Actually, this has not been a complete transformation. I never was completely a morning person, at least not for the last several years. Waking up is not a fun thing to do and I think it is horrible that people have to go through that ordeal every single day. What makes it even worse is the fact that we have to do it before having breakfast and coffee; any task that difficult should only be done after having slowly eased into the day. Unfortunately, that’s not actually possible. I am enough of a non-morning person to feel that way even when I’m in the habit of getting up at 5:55 AM every day. Even now, though, I haven’t completely become a night person. I still have less energy and less inclination to do important stuff when it’s late; lateness is a good time to listen to music or watch science fiction, and even then, there’s a good chance that I will fall asleep before the movie/episode is over.

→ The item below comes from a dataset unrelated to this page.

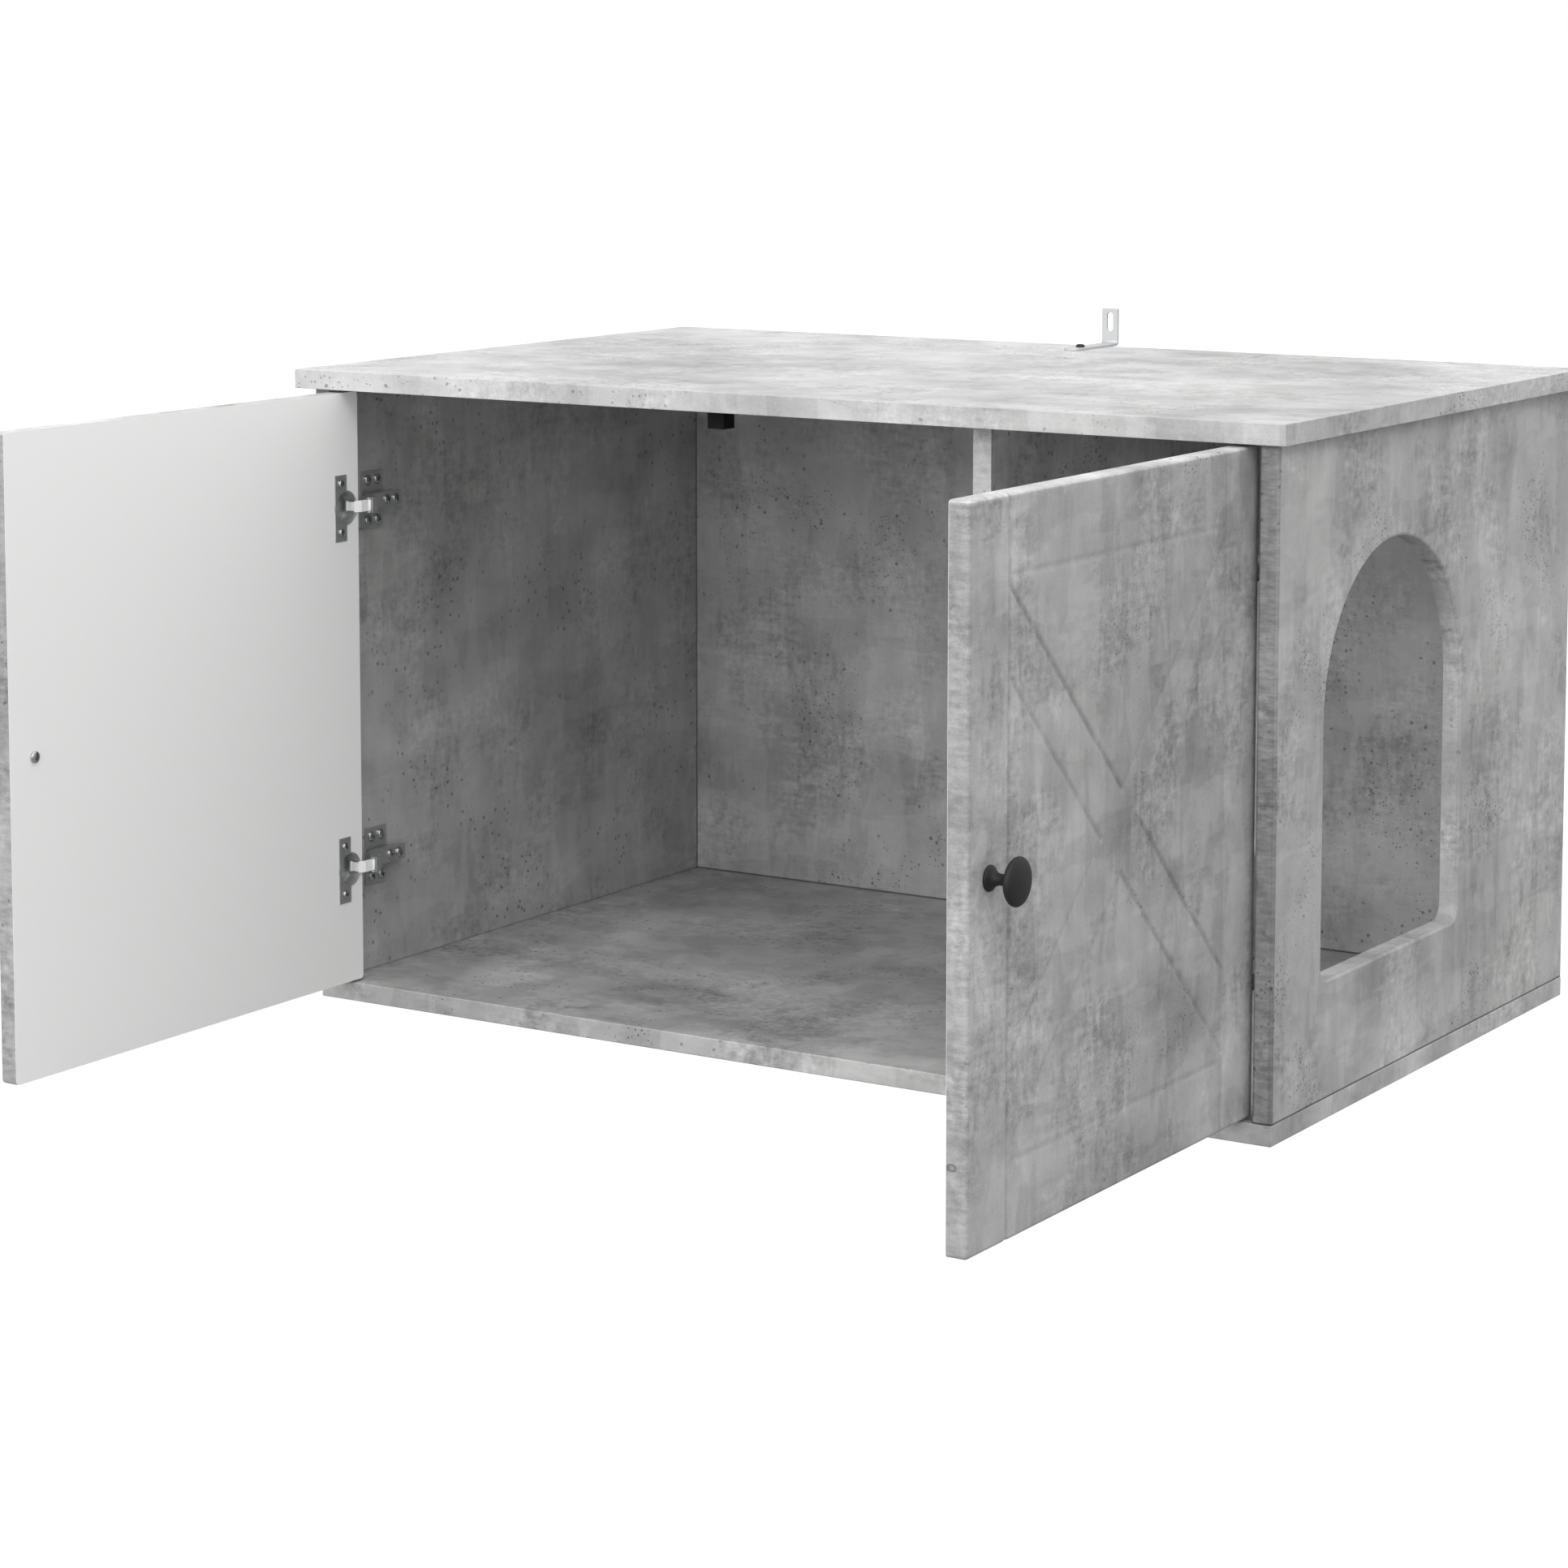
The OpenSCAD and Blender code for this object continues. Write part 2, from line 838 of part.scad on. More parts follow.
module bracket_screw() {
    shank_l = wood_screw_l + bracket_t;
    color(black_paint)
        translate([0, bracket_hole_y, cabinet_h + bracket_t])
            round_head_screw(bracket_screw_head_d, bracket_screw_head_h, wood_screw_d, shank_l);
}

// Doors, drawn closed: the outer face is v = 0

module door_blank() {
    r = door_edge_r;
    from = [door_side_gap, 0, door_z];
    to = [door_free_s, door_t, door_z + door_h];
    upright_s = [from.x + r, to.x - r];
    level_z = [from.z + r, to.z - r];
    union() {
        box([from.x, r, level_z[0]], [to.x, to.y, level_z[1]]);
        box([upright_s[0], r, from.z], [upright_s[1], to.y, to.z]);
        box([upright_s[0], 0, level_z[0]], [upright_s[1], r + cut, level_z[1]]);
        for (s = upright_s) {
            translate([s, r, level_z[0]])
                cylinder(r = r, h = level_z[1] - level_z[0]);
            for (z = level_z) {
                translate([s, r, z])
                    sphere(r);
                from_door(s, r, z)
                    cylinder(r = r, h = door_t - r);
            }
        }
        for (z = level_z)
            from_side(upright_s[0], r, z)
                cylinder(r = r, h = upright_s[1] - upright_s[0]);
    }
}

// Groove of V section in the door's face, from one [s, z] to another
module groove(from, to, depth) {
    half_w_at_top = groove_w / 2 * (depth + cut) / depth;
    translate([from.x, 0, from.y])
        rotate([0, -bearing(from, to), 0])
            rotate([90, 0, 90])
                linear_extrude(norm(to - from))
                    polygon([[depth, 0], [-cut, half_w_at_top], [-cut, -half_w_at_top]]);
}

// Rounds the outside of the corner between two grooves; it is a little smaller than the grooves are
module groove_corner(middle, depth) {
    corner_depth = depth * 0.95;
    r_at_top = groove_w / 2 * (corner_depth + cut) / depth;
    translate([middle.x, corner_depth, middle.y])
        rotate([90, 0, 0])
            cylinder(r1 = 0, r2 = r_at_top, h = corner_depth + cut);
}

// Two upright grooves over the whole height, two level ones between them, and the edges of two crossed
// braces. The level and sloping grooves are shallower, so they end inside the upright ones.
module door_grooves() {
    field = [door_w / 2 - frame_w, door_h / 2 - frame_w];
    brace_half = brace_w / sqrt(2);
    rise = min(field.x, field.y - brace_half);
    reach = min(field.x - brace_half, field.y);
    depth = rail_groove_depth;
    for (side = [-1, 1]) {
        s = door_mid.x + side * field.x;
        groove([s, door_z - cut], [s, door_z + door_h + cut], groove_depth);
    }
    for (end = [-1, 1]) {
        z = door_mid.y + end * field.y;
        groove([door_mid.x - field.x, z], [door_mid.x + field.x, z], depth);
    }
    for (b = [-1, 1]) {
        over = door_mid + [0, b * brace_half];
        beside = door_mid + [b * brace_half, 0];
        groove_corner(over, depth);
        groove_corner(beside, depth);
        for (a = [-1, 1]) {
            groove(over, over + rise * [a, b], depth);
            groove(beside, beside + reach * [b, a], depth);
        }
    }
}

module cup_screw_sites(z) {
    for (side = [-1, 1])
        from_door(flange_s, door_t, z + side * cup_screw_pitch / 2)
            children();
}

module door_holes() {
    for (z = hinge_zs) {
        from_door(cup_s, door_t, z)
            hole(2 * (cup_r + hole_clear), cup_depth + hole_clear);
        cup_screw_sites(z)
            wood_screw_hole(flange_t);
    }
    from_door(knob_s, door_t, door_mid.y)
        hole(knob_screw_d + 2 * knob_hole_clear, door_t + cut);
}

module door() {
    difference() {
        door_blank();
        door_grooves();
        door_holes();
    }
}

// Knobs

// Half outline of a knob: foot, hollowed neck, bowl, rim and dome
module knob_outline() {
    foot_r = knob_foot_d / 2;
    neck_r = knob_neck_d / 2;
    head_r = knob_d / 2;
    foot_step = foot_r - knob_edge_r - neck_r;
    neck_rise = knob_neck_l - knob_foot_h;
    bowl_step = knob_bowl_r - neck_r;
    bowl_rise = knob_bowl_l - knob_neck_l;
    dome_h = knob_l - knob_rim_l;
    polygon(concat(
        [[0, 0], [foot_r - knob_edge_r, 0], [foot_r, knob_edge_r], [foot_r, knob_foot_h - knob_edge_r]],
        [for (a = [0:15:90]) [neck_r + foot_step * (1 - sin(a)), knob_foot_h + neck_rise * (1 - cos(a))]],
        [for (a = [15:15:90]) [neck_r + bowl_step * (1 - cos(a)), knob_neck_l + bowl_rise * sin(a)]],
        [for (a = [0:10:80]) [head_r * cos(a), knob_rim_l + dome_h * sin(a)]],
        [[0, knob_l]]
    ));
}

module knob() {
    bore_l = knob_screw_reach + cut;
    from_door(knob_s, 0, door_mid.y)
        mirror([0, 0, 1])
            rotate_extrude($fn = fine_fn)
                difference() {
                    knob_outline();
                    translate([-cut, -cut])
                        square([knob_screw_d / 2 + hole_clear + cut, bore_l + cut]);
                }
}

module knob_screw() {
    from_door(knob_s, door_t, door_mid.y)
        round_head_screw(knob_screw_head_d, knob_screw_head_h, knob_screw_d, door_t + knob_screw_reach);
}

// Hinges

// Cup pressed into the door, with its flange on the door's inner face
module hinge_cup(z) {
    difference() {
        union() {
            from_door(cup_s, door_t - cup_depth, z)
                cylinder(r = cup_r, h = cup_depth + flange_t / 2);
            from_door(cup_s, door_t, z)
                cylinder(r = cup_r + cup_rim_over, h = flange_t);
            translate([flange_s - flange_w / 2, door_t, z - flange_l / 2])
                cube([flange_w, flange_t, flange_l]);
        }
        from_door(cup_s, door_t, z)
            hole(2 * (cup_r - cup_wall), cup_depth - cup_wall);
        cup_screw_sites(z)
            hole(wood_screw_d + 2 * hole_clear, cut);
    }
}

module cup_screws() {
    for (z = hinge_zs)
        cup_screw_sites(z)
            translate([0, 0, flange_t])
                wood_screw();
}

// Mounting plate: two wings on the side panel and a rib that carries the arm
module hinge_plate(z) {
    half_h = plate_h / 2;
    half_rib = plate_rib_w / 2;
    difference() {
        union() {
            box([0, plate_front_v, z - half_h], [plate_t, plate_back_v, z + half_h]);
            box([0, plate_front_v, z - half_rib], [plate_rib_s, plate_rib_back_v, z + half_rib]);
        }
        plate_screw_sites()
            hole(wood_screw_d + 2 * hole_clear, plate_t + cut);
        for (v = arm_screw_vs)
            from_side(arm_stand_off, v, z)
                hole(arm_screw_d + 2 * hole_clear, arm_screw_l + hole_clear);
    }
}

module plate_screws() {
    plate_screw_sites()
        wood_screw();
}

// Outer wall of the arm, seen from above
module arm_web_outline() {
    s = arm_stand_off;
    polygon([
        [s - arm_t, arm_back_v],
        [s, arm_back_v],
        [s, arm_crank_v],
        [arm_web_s, arm_shoulder_v],
        [arm_web_s, arm_pin.y],
        [arm_web_s - arm_t, arm_pin.y],
        [arm_web_s - arm_t, arm_shoulder_v - arm_t / 2],
        [s - arm_t, arm_crank_v - arm_t / 2],
    ]);
}

// Upper or lower wall of the arm, seen from above
module arm_cheek_outline() {
    union() {
        polygon([
            [arm_cheek_s, arm_cheek_back_v],
            [arm_stand_off, arm_back_v],
            [arm_stand_off, arm_crank_v],
            [arm_web_s, arm_shoulder_v],
            [arm_web_s, arm_pin.y],
            [arm_pin.x - arm_nose_r, arm_pin.y],
            [arm_cheek_s, arm_crank_v],
        ]);
        translate(arm_pin)
            circle(arm_nose_r);
    }
}

module hinge_arm(z) {
    cheek_z = (arm_h - arm_t) / 2;
    difference() {
        translate([0, 0, z]) {
            linear_extrude(arm_h, center = true)
                arm_web_outline();
            for (side = [-1, 1])
                translate([0, 0, side * cheek_z])
                    linear_extrude(arm_t, center = true)
                        arm_cheek_outline();
        }
        translate([arm_pin.x, arm_pin.y, z - arm_h])
            cylinder(d = pin_d + 2 * hole_clear, h = 2 * arm_h);
        for (v = arm_screw_vs)
            from_side(arm_stand_off, v, z)
                hole(arm_screw_d + 2 * hole_clear, arm_t + cut);
    }
}

module arm_screws() {
    for (z = hinge_zs, v = arm_screw_vs)
        from_side(arm_stand_off, v, z)
            round_head_screw(arm_screw_head_d, arm_screw_head_h, arm_screw_d, arm_screw_l);
}

module arm_pins() {
    for (z = hinge_zs)
        translate([arm_pin.x, arm_pin.y, z - arm_h / 2])
            cylinder(d = pin_d, h = arm_h);
}

// Unit vector to the left of the way from one point to another
function left_of(from, to) = [from.y - to.y, to.x - from.x] / norm(to - from);

// Corner of a bent strip, at a distance to the left of its middle line
function strip_corner(points, i, distance) =
    let (last = len(points) - 1)
    let (before = left_of(points[max(i - 1, 0)], points[max(i, 1)]))
    let (after = left_of(points[min(i, last - 1)], points[min(i + 1, last)]))
    points[i] + distance * (before + after) / (1 + before * after);

// Bent strip of sheet metal along a middle line
module strip_outline(points, thickness) {
    last = len(points) - 1;
    polygon(concat(
        [for (i = [0:last]) strip_corner(points, i, thickness / 2)],
        [for (i = [last:-1:0]) strip_corner(points, i, -thickness / 2)]
    ));
}

// Link between the arm's pin and the cup; its cup pin turns in the cup without a bearing of its own
module hinge_link(z) {
    translate([0, 0, z])
        difference() {
            union() {
                difference() {
                    linear_extrude(link_w, center = true)
                        strip_outline([arm_pin, link_bend, link_knee, cup_pin], link_t);
                    for (side = [-1, 1])
                        translate([link_knee.x - link_w, link_knee.y, side * (link_cup_w + link_w) / 2])
                            cube([2 * link_w, 2 * link_w, link_w], center = true);
                }
                translate(arm_pin)
                    cylinder(r = link_eye_r, h = link_w, center = true);
                translate(cup_pin) {
                    cylinder(r = link_cup_eye_r, h = link_cup_w, center = true);
                    cylinder(d = pin_d, h = link_cup_w + 2 * cup_pin_over, center = true);
                }
            }
            translate(arm_pin)
                cylinder(d = pin_d + 2 * pin_clear, h = 2 * link_w, center = true);
        }
}

// Nodes of the left side

module left_door() { color(concrete) left_side() swung_open() door(); }
module left_knob() { color(black_paint) left_side() swung_open() knob(); }
module left_knob_screw() { color(zinc) left_side() swung_open() knob_screw(); }
module left_upper_hinge_cup() { color(zinc) left_side() swung_open() hinge_cup(upper_hinge_z); }
module left_lower_hinge_cup() { color(zinc) left_side() swung_open() hinge_cup(lower_hinge_z); }
module left_cup_screws() { color(zinc) left_side() swung_open() cup_screws(); }
module left_upper_hinge_plate() { color(zinc) left_side() hinge_plate(upper_hinge_z); }
module left_lower_hinge_plate() { color(zinc) left_side() hinge_plate(lower_hinge_z); }
module left_plate_screws() { color(zinc) left_side() plate_screws(); }
module left_upper_hinge_arm() { color(zinc) left_side() hinge_arm(upper_hinge_z); }
module left_lower_hinge_arm() { color(zinc) left_side() hinge_arm(lower_hinge_z); }
module left_arm_screws() { color(zinc) left_side() arm_screws(); }
module left_arm_pins() { color(zinc) left_side() arm_pins(); }
module left_upper_hinge_link() { color(bright_steel) left_side() link_turned() hinge_link(upper_hinge_z); }
module left_lower_hinge_link() { color(bright_steel) left_side() link_turned() hinge_link(lower_hinge_z); }

// Nodes of the right side

module right_door() { color(concrete) right_side() swung_open() door(); }
module right_knob() { color(black_paint) right_side() swung_open() knob(); }
module right_knob_screw() { color(zinc) right_side() swung_open() knob_screw(); }
module right_upper_hinge_cup() { color(zinc) right_side() swung_open() hinge_cup(upper_hinge_z); }
module right_lower_hinge_cup() { color(zinc) right_side() swung_open() hinge_cup(lower_hinge_z); }
module right_cup_screws() { color(zinc) right_side() swung_open() cup_screws(); }
module right_upper_hinge_plate() { color(zinc) right_side() hinge_plate(upper_hinge_z); }
module right_lower_hinge_plate() { color(zinc) right_side() hinge_plate(lower_hinge_z); }
module right_plate_screws() { color(zinc) right_side() plate_screws(); }
module right_upper_hinge_arm() { color(zinc) right_side() hinge_arm(upper_hinge_z); }
module right_lower_hinge_arm() { color(zinc) right_side() hinge_arm(lower_hinge_z); }
module right_arm_screws() { color(zinc) right_side() arm_screws(); }
module right_arm_pins() { color(zinc) right_side() arm_pins(); }
module right_upper_hinge_link() { color(bright_steel) right_side() link_turned() hinge_link(upper_hinge_z); }
module right_lower_hinge_link() { color(bright_steel) right_side() link_turned() hinge_link(lower_hinge_z); }

top_panel();
bottom_panel();
left_side_panel();
right_side_panel();
back_panel();
divider_panel();
panel_dowels();
floor_screws();
cam_bolts();
cam_discs();
door_stop();
door_stop_screw();
wall_bracket();
bracket_screw();
left_door();
left_knob();
left_knob_screw();
left_upper_hinge_cup();
left_lower_hinge_cup();
left_cup_screws();
left_upper_hinge_plate();
left_lower_hinge_plate();
left_plate_screws();
left_upper_hinge_arm();
left_lower_hinge_arm();
left_arm_screws();
left_arm_pins();
left_upper_hinge_link();
left_lower_hinge_link();
right_door();
right_knob();
right_knob_screw();
right_upper_hinge_cup();
right_lower_hinge_cup();
right_cup_screws();
right_upper_hinge_plate();
right_lower_hinge_plate();
right_plate_screws();
right_upper_hinge_arm();
right_lower_hinge_arm();
right_arm_screws();
right_arm_pins();
right_upper_hinge_link();
right_lower_hinge_link();
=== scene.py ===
"""Looks of the cat house: boards, doors, hinges, knobs, stop and wall bracket, with studio and camera."""
import sys
import logging
import math
from dataclasses import dataclass, field, replace
from enum import Enum
from functools import cached_property
from typing import Callable, Iterable, Optional, Sequence, Union

import bmesh
import bpy
from bpy.types import ID, Material, Mesh, Node, NodeSocket, NodeTree, Object
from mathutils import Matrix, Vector
from mathutils.geometry import delaunay_2d_cdt


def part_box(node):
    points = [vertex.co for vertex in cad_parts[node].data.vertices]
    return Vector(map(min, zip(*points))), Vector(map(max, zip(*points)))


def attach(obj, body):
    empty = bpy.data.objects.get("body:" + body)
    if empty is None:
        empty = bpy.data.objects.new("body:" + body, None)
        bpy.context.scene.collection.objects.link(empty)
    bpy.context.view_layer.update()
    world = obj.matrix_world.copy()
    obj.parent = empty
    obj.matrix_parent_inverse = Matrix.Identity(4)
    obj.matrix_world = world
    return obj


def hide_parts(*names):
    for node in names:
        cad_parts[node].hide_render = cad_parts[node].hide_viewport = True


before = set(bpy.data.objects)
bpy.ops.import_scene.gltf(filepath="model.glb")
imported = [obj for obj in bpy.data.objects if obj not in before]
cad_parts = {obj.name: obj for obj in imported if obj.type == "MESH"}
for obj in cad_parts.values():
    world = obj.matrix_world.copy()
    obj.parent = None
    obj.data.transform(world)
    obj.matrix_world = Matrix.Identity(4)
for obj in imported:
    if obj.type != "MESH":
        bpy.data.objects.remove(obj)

log = logging.getLogger("cat_house")

# The mesh attribute that carries the painted shade in a door's grooves.
PAINTED_GROOVE_SHADE = "groove_shade"
MM = 0.001
# Half of the inner width, and the front plane of the closed doors, in millimetres.
INNER_X = 400.0
FRONT_Y = -265.0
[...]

I definitely intend to revert back to my morning-person schedule by the end of the summer, but for the next few weeks, I’m fine with this whole staying-up-super-late thing. It has long been a matter of interest to me to know whether morning people and night people really see the world differently. Does the chronology of the day literally work in opposite directions for these two different categories of humanity, or do night people just feel morning tiredness more acutely than morning people, and vice versa? Based upon my recent experiences, I think that the latter is the case. Since I still retain many of my morning-person tendencies, I can’t offer a definite and decisive statement on this matter, but it has seemed to me that morning still feels like morning and night still feels like night. I just don’t necessarily like the morning anymore.

Dear Morning, I know you and I have had some good times together, but now I hate you. No offense.